What leading my first racial justice workshop taught me about adoption

Jenn Harbin
5 min readSep 13, 2020
Photo by Clay Banks on Unsplash

They say you learn best by doing. As a voluntary board member for the Association of Korean Adoptees San Francisco, I had the opportunity to lead a different kind of virtual meeting I’d never done before. It wasn’t perfect by any means but this year perhaps we’re all trying new things a little more imperfectly than before. I developed this workshop as part of our first step in taking our allyship for “Black Lives Matter” beyond a statement. We did not want to be performative in our commitment with an understanding that real change requires action, even though none of us had done anything like this before.

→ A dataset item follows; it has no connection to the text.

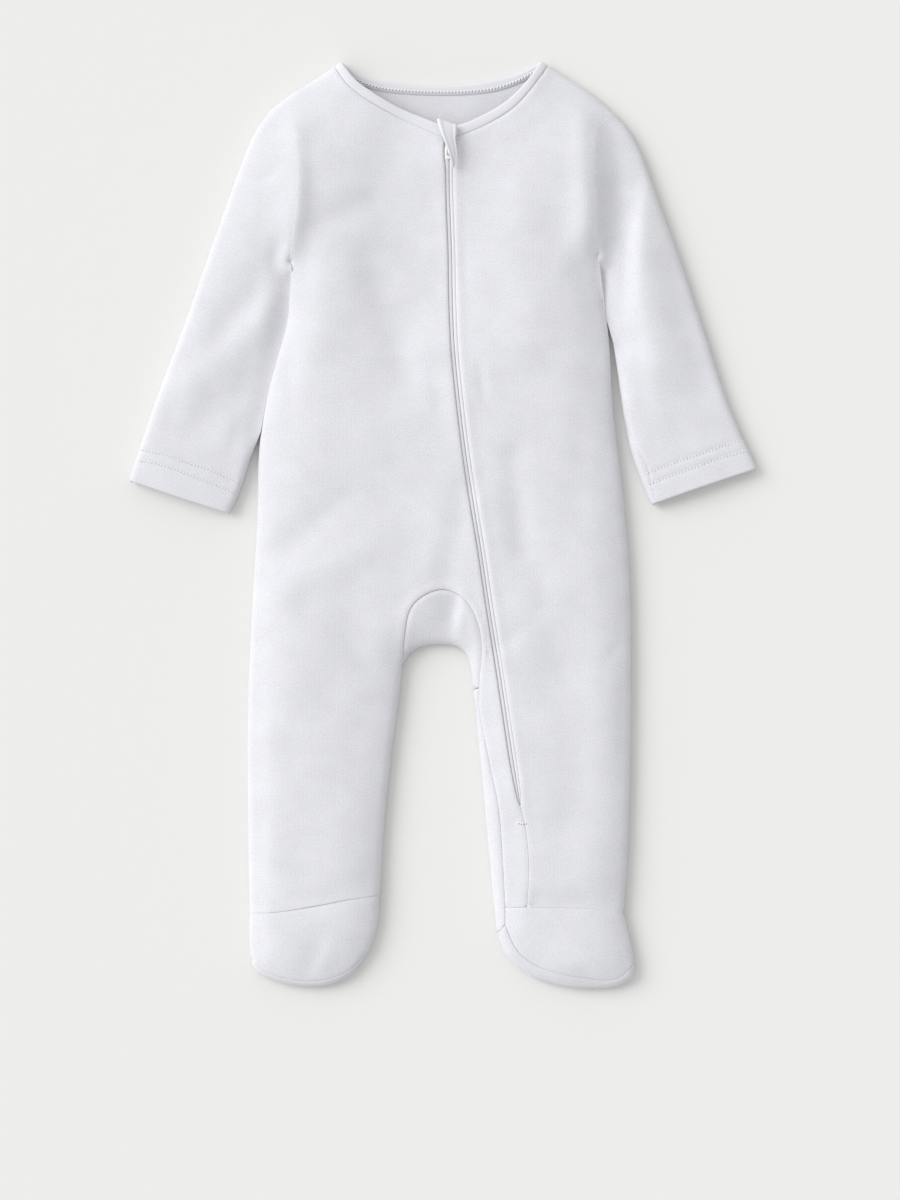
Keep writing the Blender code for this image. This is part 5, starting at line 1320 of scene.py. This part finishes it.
def build_garage(material):
    """The leaf-shaped flap, with a roll at its fold and a seam beside its free edge."""
    def ridge(middle, width):
        return np.exp(-((across - middle) / width) ** 2)

    surface, normals, across = garage_surface(34, 18)
    edge = np.minimum(across, 1.0 - across)
    half = GARAGE_CLOTH / 2 * np.sqrt(1.0 - (1.0 - np.clip(edge / 0.11, 0.0, 1.0)) ** 2)
    relief = (GARAGE_FOLD * ridge(0.12, 0.11) + GARAGE_RIM * ridge(0.9, 0.06)
              - GARAGE_GROOVE * ridge(0.77, 0.05))
    upper = surface + normals * (half + relief + 0.03)[None, :, None]
    lower = surface - normals * (half + 0.06)[None, :, None]
    rings = np.concatenate([upper, lower[:, ::-1]], axis=1)
    mesh = tube_mesh("zip_flap", rings)
    return add_piece("zip_flap", mesh, material, "garment", ("zip_garage",), sharp=70.0)


def slider_place():
    """The slider's own axes: on the cloth's face at its middle, pitched to the cloth's slope."""
    middle = np.array([SLIDER_MIDDLE])
    ahead = np.array([(0.0, SLIDER_LENGTH / 2)])
    face = float(smooth_top(middle)[0])
    rise = float(smooth_top(middle + ahead)[0] - smooth_top(middle - ahead)[0])
    pitch = math.atan2(rise, SLIDER_LENGTH)
    return Matrix.Translation(Vector((*SLIDER_MIDDLE, face)) * MM) @ Matrix.Rotation(pitch, 4, "X")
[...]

“In the poetics of struggle and lived experience, in the utterances of ordinary folk, in the cultural products of social movements, in the reflections of activists, we discover the many different cognitive maps of the future, of the world not yet born.” — Robin D. G. Kelley, Freedom Dreams: The Black Radical Imagination

Talking about race isn’t comfortable but growing up in a world feeling like it’s not made for you is far more uncomfortable. Before I go further I think it’s important to establish a mutually understood perspective on the definition of racism, which I feel is thoughtfully shared from John McWhorter, stating that “dictionaries can lag behind societal developments, and the idea that a “word” indisputably “means” what dictionaries say is simply sloppy.” Merriam-Webster’s 1.0 definition of racism is “a belief that race is the primary determinant of human traits and capacities and that racial differences produce an inherent superiority of a particular race.”

He goes on to state that “since the 1960s, racism has often been used in terms such as societal racism and institutional racism, referring to structures of society that disadvantage people of subordinated races because of the collective effect of bigoted attitudes which has created a 2.0 definition which now includes “a political or social system founded on racism.” I couldn’t agree more that language can evolve with society, especially after having immersed myself in linguistics and language learning last year teaching English in South Korea. What was defined as racist many years ago can most certainly be opened to new interpretation.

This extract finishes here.